Harris would build on Biden’s executive order and likely maintain his overall approach to the AI industry.
With her California roots and deep ties to the tech industry — her brother-in-law Tony West is an executive at Uber — Harris played a significant role in the Biden administration’s efforts on AI. She met with the leaders of tech companies, helped introduce memos on AI use in the federal government, and represented the administration at a global summit on AI safety, which she flags on her campaign website.
After Biden took office, Reese said that the work on AI policy eventually became more ambitious than it had been under Trump.
“It felt like the major difference was that the Biden administration tried to pursue bigger pieces of policy,” he told B-17.
When asked for comment, the Harris campaign directed B-17 to the vice president’s policy handbook, which specifies Harris’ intention to honor Biden’s executive order and includes plans for an “America Forward” strategy that focuses in part on strengthening AI technology. The policy book also outlines a plan to scale up the National AI Research Resource, which supports startups and researchers.
The experts that B-17 spoke to don’t know precisely what Harris would do as president.
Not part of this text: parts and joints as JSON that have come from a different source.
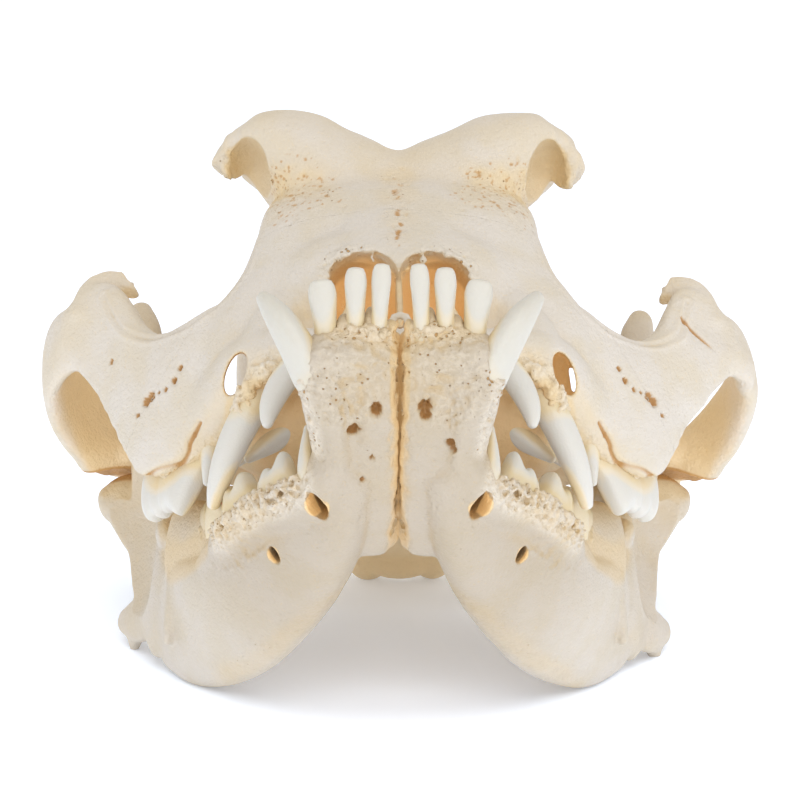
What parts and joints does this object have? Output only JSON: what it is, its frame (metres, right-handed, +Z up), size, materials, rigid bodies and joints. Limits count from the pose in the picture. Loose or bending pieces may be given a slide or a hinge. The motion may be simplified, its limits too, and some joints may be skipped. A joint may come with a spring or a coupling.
{
  "type": "dog skull",
  "caption": "Dry skull of a short-faced dog of the bulldog type with its lower jaw, resting nose up on the jaw and the occipital condyles, bone with teeth fused in.",
  "frame": {"origin": "centre of the footprint's bounding box, on the floor", "axes": "+Z up, -Y the way the face looks, +X the animal's left, so the symmetry plane is X = 0"},
  "size_m": [0.1358, 0.1612, 0.1033],
  "materials": {
    "bone": "dry bone, matt to slightly silky",
    "tooth": "enamel, softly glossy"
  },
  "bodies": {
    "root": {"braincase": "bone", "brow": "bone", "cheek_left": "bone", "cheek_right": "bone", "jaw_left": "bone", "jaw_right": "bone", "snout": "bone"}
  },
  "joints": []
}
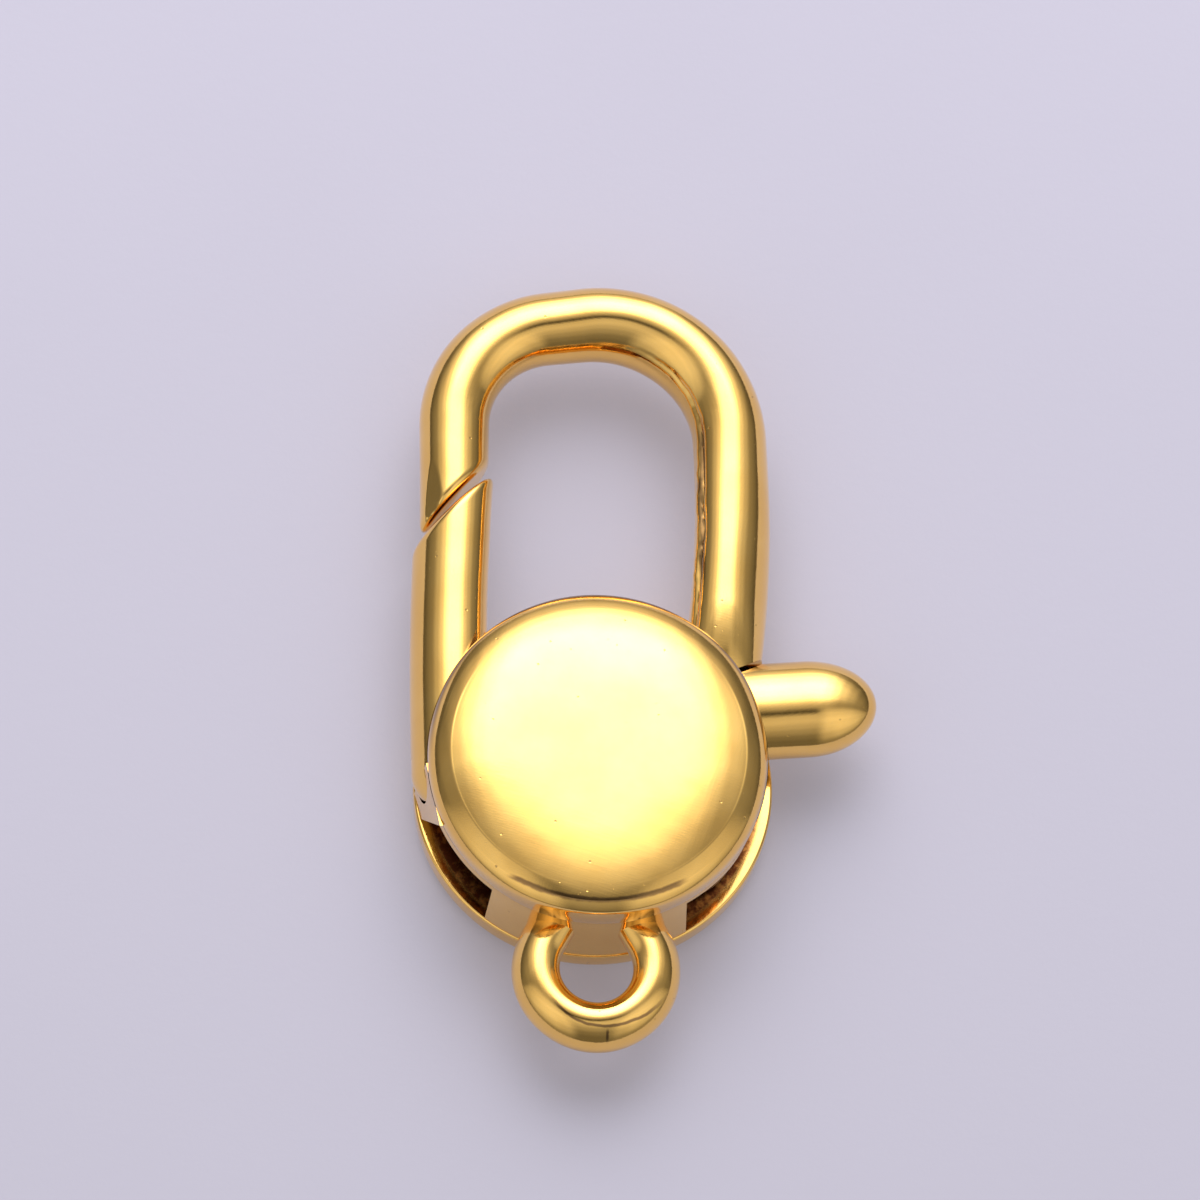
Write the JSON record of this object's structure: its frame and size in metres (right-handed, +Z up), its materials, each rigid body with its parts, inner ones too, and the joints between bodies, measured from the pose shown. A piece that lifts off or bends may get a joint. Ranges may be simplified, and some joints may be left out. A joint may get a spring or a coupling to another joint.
{
  "type": "lobster clasp",
  "caption": "Gold-plated lobster clasp with a round domed housing, a hooked loop closed by a sprung trigger lever, and a fixed U-shaped bail for a jump ring.",
  "frame": {"origin": "on the lever's pivot axis, in the plane of the flat back face that lies on the surface", "axes": "+Z up from the back face to the domed front disc; +Y from the housing to the hook's arch; +X to the thumb lever; -Y to the bail"},
  "size_m": [0.0144, 0.0249, 0.0051],
  "materials": {
    "plated_body": "polished",
    "plated_lever": "polished",
    "plated_pin": "polished",
    "spring_leaf": "satin"
  },
  "bodies": {
    "body": {"clasp_body": "plated_body", "pivot_pin": "plated_pin", "return_spring": "spring_leaf"},
    "lever": {"trigger_lever": "plated_lever"}
  },
  "joints": [
    {"name": "trigger_hinge", "type": "hinge", "parent": "body", "child": "lever", "pos_m": [0, 0, 0.00238], "axis": [0, 0, -1], "range_deg": [0, 28], "stiffness_Nm_per_rad": 0.02, "springref_deg": -22.92, "deforming": ["return_spring"]}
  ]
}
They all anticipate that she would take an approach generally consistent with Biden. Shahi said that Biden provided “a straightforward foundation to build on,” but doesn’t think that AI is necessarily a day one priority.
“I think that a Harris administration is likely going to take this kind of much more linear, much more predictable path that is based on a lot of the existing corpus of AI policies, like the National AI research resource,” Reese said, describing such continuity as the healthiest approach.
Whether Trump or Harris wins the White House, Etzioni and Bailey said that having AI experts in the administration is crucial. Among the few upsides Bailey sees to Biden’s executive order is the call to have agencies appoint AI directors.
“The bottom line is that neither of them is an AI expert, so it’s a question of who they would hire,” Etzioni said of the candidates.